The Homeland Security Department should work to increase use of sensitive information it receives from private companies about vulnerable assets like utilities, private IT networks, energy production and distribution facilities, and transportation assets, the Government Accountability Office said in a report unveiled today.
The report, titled "DHS
Should Take Steps to Encourage More Widespread Use of its Program to Protect and Share Critical Infrastructure Information," describes how the department has been carrying out the Critical Infrastructure Information Act.
That law was a response to the frequently repeated fact that more than 85 percent of the essential facilities that terrorists could target are in private hands.

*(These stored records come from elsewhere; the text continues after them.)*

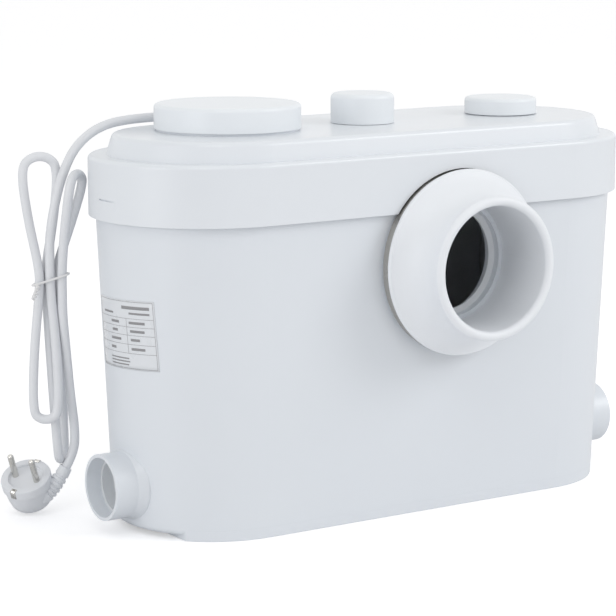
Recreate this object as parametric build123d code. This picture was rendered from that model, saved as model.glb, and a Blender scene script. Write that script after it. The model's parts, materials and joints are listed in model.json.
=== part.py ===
from build123d import *
import os
from math import cos, radians, sin, tan

os.makedirs("parts", exist_ok=True)

# A macerator toilet pump, in millimetres.
# The origin is the middle of the tank's underside. X runs along the tank to the right,
# Y to the back, away from the pan's inlet, and Z up.

# Shared allowances
cut_overrun = 2.0
seat_gap = 0.3
fit_gap = 0.05

# Tank
base_half_length = 213.5
base_half_depth = 77.5
end_draft = 2.7
side_draft = 1.5
plinth_height = 3.5
plinth_end_inset = 20.0
tank_wall = 3.5
tank_floor = 4.0
tank_rim_height = 262.0
tank_edge_radius = 5.0
floor_top = plinth_height + tank_floor

# Inlet for the pan, on the front
inlet_x = 30.0
inlet_z = 194.0
spigot_radius = 65.3
spigot_wall = 3.5
throat_radius = 44.0
throat_wall = 3.5
throat_length = 17.0

# Rubber inlet sleeve; the distances to the front are from the tank's middle plane
sleeve_bore = 47.3
sleeve_tube_wall = 3.0
sleeve_front = 135.0
sleeve_rim_radius = 54.8
sleeve_flange_radius = 71.4
sleeve_flange_front = 96.2
sleeve_flange_thickness = 4.2
sleeve_cuff_wall = 3.6
sleeve_wall = 3.2
inlet_lip_radius = 39.5
inlet_lip_thickness = 3.0
band_width = 6.0
band_thickness = 1.2
band_block_length = 12.0
band_block_height = 6.5
band_screw_radius = 2.4
band_screw_length = 16.0
band_slot_width = 1.0

# Side inlets, one at each end
side_y = -1.7
side_heights = {-1: 35.9, 1: 37.2}
side_overhang = 22.5
side_reach = base_half_length + side_overhang
side_radius = 25.0
side_wall = 2.6
side_grip = 18.0
side_flare = 3.0
side_flare_run = 7.0
side_lead_in = 12.0
side_seal_thickness = 2.4

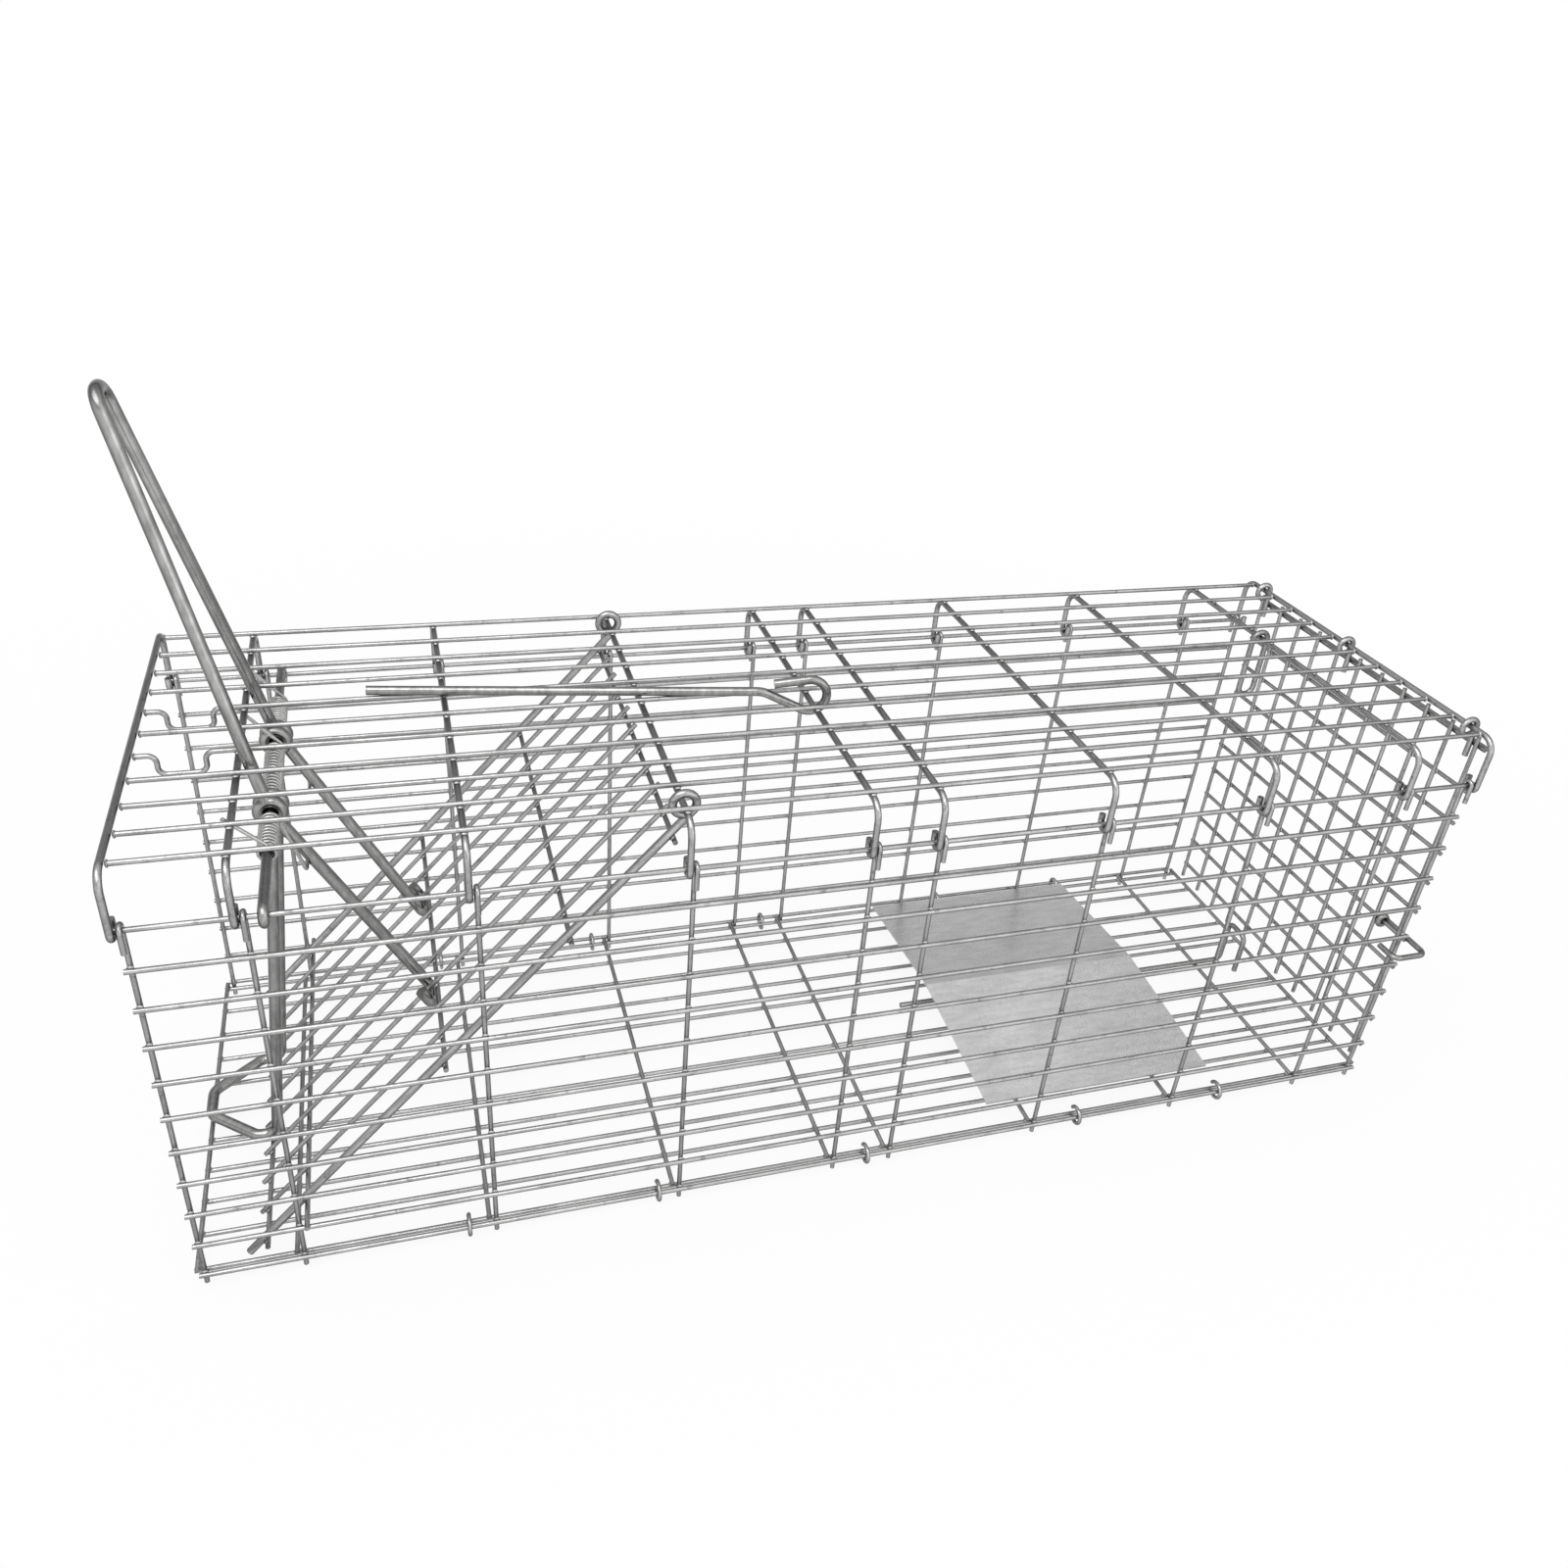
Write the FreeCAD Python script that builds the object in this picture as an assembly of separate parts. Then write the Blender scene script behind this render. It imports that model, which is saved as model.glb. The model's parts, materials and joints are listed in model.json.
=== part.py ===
import FreeCAD, Part
import math
import os

os.makedirs("parts", exist_ok=True)

V = FreeCAD.Vector

# Wire sizes, millimetres
mesh_wire = 2.2
cross_wire = 2.9
door_wire = 2.2
door_side_wire = 3.6
frame_bar = 5.2
eye_wire = 5.0
axle_wire = 4.0
rod_wire = 4.2
link_wire = 3.0
spring_wire = 1.6
clip_wire = 2.0
treadle_wire = 3.0
bar_wire = 3.4
rear_loop_wire = 2.9

# Clearances and welds that all pieces share
run_gap = 0.08
free_gap = 0.36
weld_bite = 0.04
cut_overrun = 2.0

# Cage
cage_length = 602.0
side_y = 98.0
top_z = 218.0
side_top_drop = 25.0
side_low_z = 6.6
side_row_count = 11
side_row_over = 1.0
upright_hook = 9.0
upright_shift = 3.0
top_inset = 5.6
top_row_count = 11
bottom_z = 5.2
bottom_row_count = 11
cross_shares = (-0.861, -0.587, -0.303, -0.044, 0.055, 0.322, 0.596, 0.858)
flange_bend = 7.6
hook_end = 3.2
hook_slack = 1.0
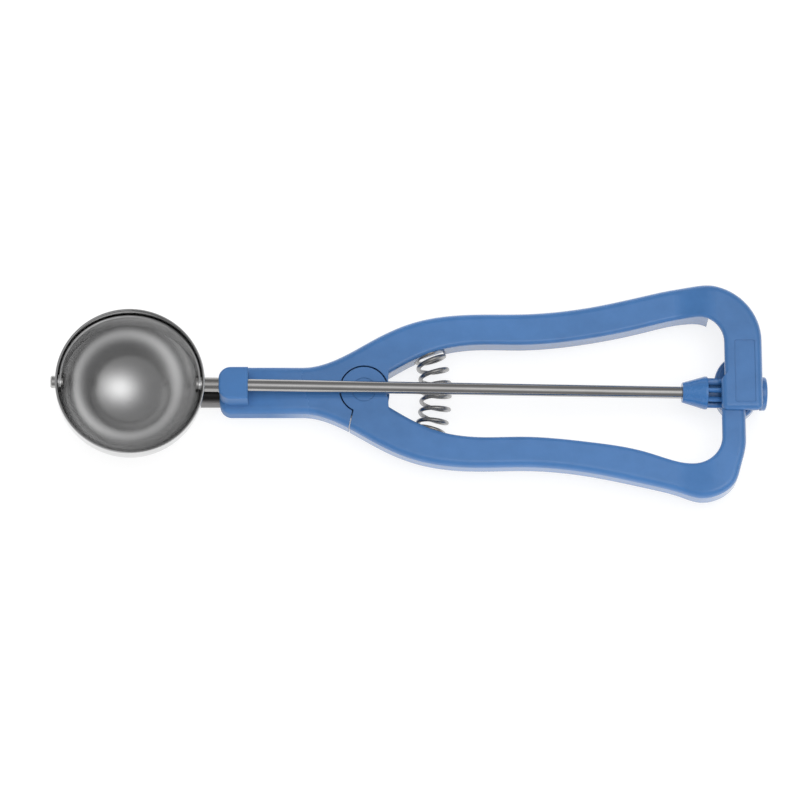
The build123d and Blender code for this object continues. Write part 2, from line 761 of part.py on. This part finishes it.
# ---- lever body -----------------------------------------------------------
# Lower grip with its hub, its heel and the rack that crosses the pinion.
hub_floor = hub_split + hub_lift
with BuildPart() as squeeze_lever:
    with BuildSketch(handle.offset(-half_thick)):
        add(grip_outline(-1))
        add(seam_side(lever_stop_gap, neck_start), mode=Mode.SUBTRACT)
        add(heel_outline())
    extrude(amount=half_thick + rack_front)
    with BuildSketch(side_view):
        add(above_front(rack_front))
    extrude(amount=2 * heel_half, both=True, mode=Mode.SUBTRACT)
    fillet(run_along(squeeze_lever.part, lever_palm_line()), edge_round)
    fillet(run_along(squeeze_lever.part, lever_finger_line()), inner_round)
    # hub in front of the frame's back plate
    with BuildSketch(handle.offset(-half_thick)):
        Circle(back_plate_radius + clearance)
    extrude(amount=half_thick + hub_floor, mode=Mode.SUBTRACT)
    with BuildSketch(handle.offset(hub_floor)):
        Circle(hub_radius)
    extrude(amount=half_thick - hub_floor)
    with BuildSketch(handle.offset(hub_floor)):
        Circle(bush_radius + seat_gap)
    extrude(amount=handle_thickness, mode=Mode.SUBTRACT)
    with BuildSketch(handle.offset(pin_top - pin_head - seat_gap)):
        Circle(pin_head_radius + running)
    extrude(amount=handle_thickness, mode=Mode.SUBTRACT)
    # behind the rack's web, whose toothed side follows the rod
    with BuildSketch(side_view.offset(-2 * rack_top)):
        with BuildLine():
            Polyline(
                (lever_heel_x, -handle_thickness), (cross_right, -handle_thickness),
                (cross_right, rack_root(cross_right)), (lever_heel_x, rack_root(lever_heel_x)),
                close=True,
            )
        make_face()
    extrude(amount=2 * rack_top - heel_top, mode=Mode.SUBTRACT)
    # teeth, each one turned about the pivot, all within the web
    tooth_turn = degrees(tooth_pitch / rack_reach)
    tooth_from = (rack_left + running) / cos(radians(tooth_turn * rack_teeth))
    tooth_to = (rack_right - inner_round) / cos(tilt)
    for tooth in range(rack_teeth):
        turn = tooth_turn * (0.5 - tooth)
        direction = Vector(*rod_dir).rotate(Axis.Z, turn)
        start = Vector(rod_line.origin) + direction * tooth_from
        aside = Vector(0, 1, 0).rotate(Axis.Z, turn)
        with BuildSketch(Plane(origin=start, x_dir=aside, z_dir=direction)):
            add(rack_tooth())
        extrude(amount=tooth_to - tooth_from)
    # pocket for the spring
    with BuildSketch(seat_plane(-1)):
        Circle(seat_pocket)
    extrude(amount=-seat_reach, mode=Mode.SUBTRACT)
squeeze_lever.part.label = "squeeze_lever"
export_step(squeeze_lever.part, "parts/squeeze_lever.step")

with BuildPart() as hub_bush:
    with BuildSketch(handle.offset(hub_floor)):
        Circle(bush_radius)
        Circle(pin_radius + running, mode=Mode.SUBTRACT)
    extrude(amount=pin_top - pin_head - running - hub_floor)
hub_bush.part.label = "hub_bush"
export_step(hub_bush.part, "parts/hub_bush.step")

# ---- wiper body -----------------------------------------------------------
# Half-ring blade, bent from strip, with a tab at each end round the rod's axis.
slope = radians(blade_tilt)
blade_up = Vector(*up_dir) * cos(slope) + Vector(0, 1, 0) * sin(slope)
blade_plane = Plane(origin=bowl_centre, x_dir=rod_dir, z_dir=blade_up)
with BuildPart() as wiper_blade:
    with BuildSketch(blade_plane):
        with BuildLine():
            outer = CenterArc((0, 0), blade_radius, 0, 180)
            inner = CenterArc((0, 0), blade_radius - blade_thickness, 0, 180)
            for side in (0, 1):
                Polyline(
                    outer @ side, outer @ side - Vector(0, tab_length),
                    inner @ side - Vector(0, tab_length), inner @ side,
                )
        make_face()
    extrude(amount=blade_width / 2, both=True)
    tabs = wiper_blade.edges().filter_by(Axis(bowl_centre, rod_dir))
    fillet(tabs, tab_round)
    with BuildSketch(rod_line.offset(-bowl_reach)):
        Circle(rod_radius + seat_gap)
    extrude(amount=bowl_radius, mode=Mode.SUBTRACT)
    with BuildSketch(rod_line.offset(-bowl_reach)):
        Circle(stub_shank_radius + running)
    extrude(amount=-bowl_radius, mode=Mode.SUBTRACT)
wiper_blade.part.label = "wiper_blade"
export_step(wiper_blade.part, "parts/wiper_blade.step")

# Spacing washers between the blade's tabs and the bowl's wall.
near_face = blade_radius - bowl_reach
far_face = -blade_radius - bowl_reach
with BuildPart() as near_washer:
    with BuildSketch(rod_line.offset(near_face)):
        Circle(washer_radius)
        Circle(rod_radius + seat_gap, mode=Mode.SUBTRACT)
    extrude(amount=washer_thickness)
near_washer.part.label = "near_washer"
export_step(near_washer.part, "parts/near_washer.step")

with BuildPart() as far_washer:
    with BuildSketch(rod_line.offset(far_face)):
        Circle(washer_radius)
        Circle(stub_shank_radius + running, mode=Mode.SUBTRACT)
    extrude(amount=-washer_thickness)
far_washer.part.label = "far_washer"
export_step(far_washer.part, "parts/far_washer.step")

# Long rod, riveted over inside the blade's near tab.
rod_start = near_face - blade_thickness - head_stand
rod_end = teeth_end - tooth_pitch / 2
with BuildPart() as wiper_rod:
    with BuildSketch(rod_line.offset(rod_start)):
        Circle(rod_radius)
    extrude(amount=rod_end - rod_start)
    with BuildSketch(rod_line.offset(rod_start)):
        Circle(rod_head_radius)
    extrude(amount=-rod_head)
    fillet(wiper_rod.faces().sort_by(Axis.X)[0].edges(), rod_head / 2)
wiper_rod.part.label = "wiper_rod"
export_step(wiper_rod.part, "parts/wiper_rod.step")

screw_top = cap_end - seat_gap
screw_tip = screw_top - screw_head - screw_length

# Pinion with its long cone, its teeth and the journal in the outer wall.
with BuildPart() as pinion_gear:
    with BuildSketch(rod_line.offset(cone_start)):
        Circle(cone_small)
    with BuildSketch(rod_line.offset(teeth_start - cone_land)):
        Circle(cone_large)
    loft()
    with BuildSketch(rod_line.offset(teeth_start - cone_land)):
        Circle(cone_large)
    extrude(amount=cone_land)
    with BuildSketch(rod_line.offset(teeth_start)):
        Circle(root_radius)
        with PolarLocations(0, pinion_teeth):
            add(pinion_tooth())
    extrude(amount=teeth_end - teeth_start)
    with BuildSketch(rod_line.offset(teeth_end)):
        Circle(journal_radius)
    extrude(amount=cap_start + cap_seat - teeth_end)
    with BuildSketch(rod_line.offset(cone_start)):
        Circle(rod_radius + seat_gap)
    extrude(amount=rod_end - cone_start + seat_gap, mode=Mode.SUBTRACT)
    with BuildSketch(rod_line.offset(screw_tip - seat_gap)):
        Circle(screw_radius + seat_gap)
    extrude(amount=cap_end - screw_tip, mode=Mode.SUBTRACT)
pinion_gear.part.label = "pinion_gear"
export_step(pinion_gear.part, "parts/pinion_gear.step")

with BuildPart() as end_cap:
    with BuildSketch(rod_line.offset(cap_start)):
        Circle(cap_radius)
    extrude(amount=cap_thickness)
    fillet(end_cap.faces().sort_by(Axis.X)[-1].edges(), cap_round)
    with BuildSketch(rod_line.offset(cap_start)):
        Circle(journal_radius + seat_gap)
    extrude(amount=cap_seat + seat_gap, mode=Mode.SUBTRACT)
    with BuildSketch(rod_line.offset(cap_start)):
        Circle(screw_radius + seat_gap)
    extrude(amount=cap_thickness, mode=Mode.SUBTRACT)
    with BuildSketch(rod_line.offset(screw_top - screw_head)):
        Circle(screw_head_radius + seat_gap)
    extrude(amount=cap_thickness, mode=Mode.SUBTRACT)
end_cap.part.label = "end_cap"
export_step(end_cap.part, "parts/end_cap.step")

# Slotted screw that holds the cap on the pinion's journal.
with BuildPart() as cap_screw:
    with BuildSketch(rod_line.offset(screw_top)):
        Circle(screw_head_radius)
    extrude(amount=-screw_head)
    with BuildSketch(rod_line.offset(screw_top)):
        Circle(screw_radius)
    extrude(amount=-screw_head - screw_length)
    with BuildSketch(rod_line.offset(screw_top)):
        Rectangle(2.2 * screw_head_radius, screw_slot_width)
    extrude(amount=-screw_slot, mode=Mode.SUBTRACT)
cap_screw.part.label = "cap_screw"
export_step(cap_screw.part, "parts/cap_screw.step")
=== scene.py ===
import bpy
import bmesh
import json
from math import cos, pi, radians, sin
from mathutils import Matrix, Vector


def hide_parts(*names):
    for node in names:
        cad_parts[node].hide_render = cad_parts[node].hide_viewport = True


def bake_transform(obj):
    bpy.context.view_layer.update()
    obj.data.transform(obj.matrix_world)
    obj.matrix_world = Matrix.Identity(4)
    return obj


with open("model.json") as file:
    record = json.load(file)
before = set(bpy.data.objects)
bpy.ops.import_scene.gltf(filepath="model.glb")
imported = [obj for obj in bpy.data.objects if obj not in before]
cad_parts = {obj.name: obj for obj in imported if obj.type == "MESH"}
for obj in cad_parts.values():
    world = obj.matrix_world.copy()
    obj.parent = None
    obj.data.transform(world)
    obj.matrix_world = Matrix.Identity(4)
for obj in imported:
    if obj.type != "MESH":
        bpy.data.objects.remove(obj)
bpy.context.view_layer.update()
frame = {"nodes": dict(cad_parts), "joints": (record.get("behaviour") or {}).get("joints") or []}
nodes = frame["nodes"]
joints = {j["name"]: j for j in frame["joints"]}

# ---- places and sizes, in metres ------------------------------------------
PIVOT = Vector(joints["lever_squeeze"]["pos_m"])
ROD = Vector(joints["wiper_spin"]["pos_m"])
ALONG = Vector(joints["wiper_spin"]["axis"]).normalized()      # bowl to heel
TURN = (0, ALONG.angle(Vector((1, 0, 0))), 0)                  # level to the rod's slope
BOWL_REACH = 0.0904                                            # pivot to bowl centre
BOWL = ROD - ALONG * BOWL_REACH
SHANK = PIVOT + Vector((0, 0, -0.0032))                        # on the shank's axis
SHANK_SHADE_FROM = 0.0036          # painted shade: the shank is darkened from this height above its axis, where it lies under the sleeve
PAINTED_SHADE_FADE = 0.0007
NECK_POLISHED = -0.018         # from here to the heel, hands have polished the handle
NECK_SATIN = -0.036            # from here to the bowl, it has kept its satin skin
TOOTH_TIP = 0.0053
TOOTH_ROOT = 0.0040
TEETH_START = (0.1334, 0.1337)
RIM_SHADE_RADIUS = (0.0285, 0.0284)    # painted shade lies within this radius, on the inner wall near the rim
RIM_SHADE_HEIGHT = (0.0010, 0.0024)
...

The law sought to encourage private companies to submit information about the critical infrastructure assets to DHS by creating special shields against the public release of the data. In particular, the law bars release of the information under the federal Freedom of Information Act.
Once the information is gathered and protected, the department is responsible for sharing it with appropriate agencies so they can help protect the assets from terrorist attacks.
GAO reported that the department has set up a program office to establish requirements for gathering, protecting, sharing and using the infrastructure information.
As of January 2006, the program office had received 260 submissions of critical infrastructure information from various sectors. The office has publicized the program to government agencies and private companies, and trained about 750 potential users in DHS and other federal, state and local agencies to handle the specially protected information.
However, according to the report, DHS must overcome challenges in defining government needs for the information, deciding how it will be used, protecting the information and controlling access to it as well as convincing the private companies that they will gain by submitting the information.
'If DHS were able to surmount these challenges, it and other government users may begin to overcome the lack of trust that critical infrastructure owners have in the government's ability to use and protect their sensitive information,' the report said.
The auditing agency added that DHS officials concurred with the report findings in oral comments.